If, G-d forbid, we don't, then some new worthless ideology or modern equivalent of the Golden Calf will come along to fill the void and a historic opportunity will be lost forever.

One of my neighbors told me she has been going out with a group of other women to knock on doors in a secular neighborhood and explain the beauty of the Laws of Family Purity to the women who live there. Other women go to shopping centers on Friday mornings to distribute candles and information about Shabbos.

Kollel men have been taking off one night each week to go door to door and urge secular people to enroll their children in Torah schools.

Both men and women who prefer to do their outreach from home have volunteered to be telephone learning partners. Even if they can only learn for half an hour a week, that offers thirty minutes of life to a person who is merely existing rather than living.

I know there are also people who are too shy to approach strangers and speak to them, even in order to reach out and influence them. If you are one of them, I have a suggestion for you. Take half an hour every week, at a set time that works into your schedule, and pray for those of our sisters and brothers who have not yet found the path to Torah or have wandered off the path.

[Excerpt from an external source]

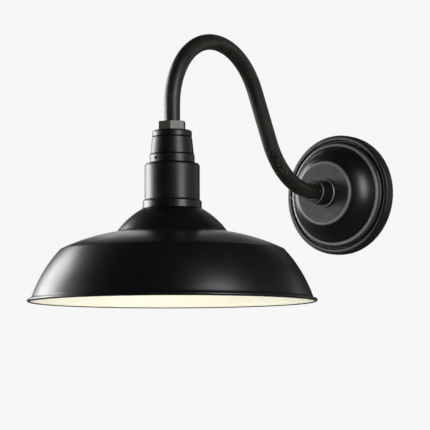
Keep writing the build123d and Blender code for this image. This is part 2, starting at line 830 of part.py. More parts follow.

You can go to the Kosel or Kever Rochel, or you can do your praying at home. Say a few chapters of Tehillim, beseech the Heavens, and most of all, cry. The gates of tears are always open.

Rabbi Yisroel Salanter used to say that the actions of Jews in Eastern Europe could affect the lives of their assimilated brothers in Western Europe. Our tears can fill up the emptiness in the lives of precious Jewish souls around us and around the world.

Seize this golden opportunity. One final bit of advice: If you have a close friend or relative who is not yet Torah Observant, pray for him or her, among the others like them. That will give your prayers more focus and hopefully your prayers will give more focus to the lives of our assimilated brethren.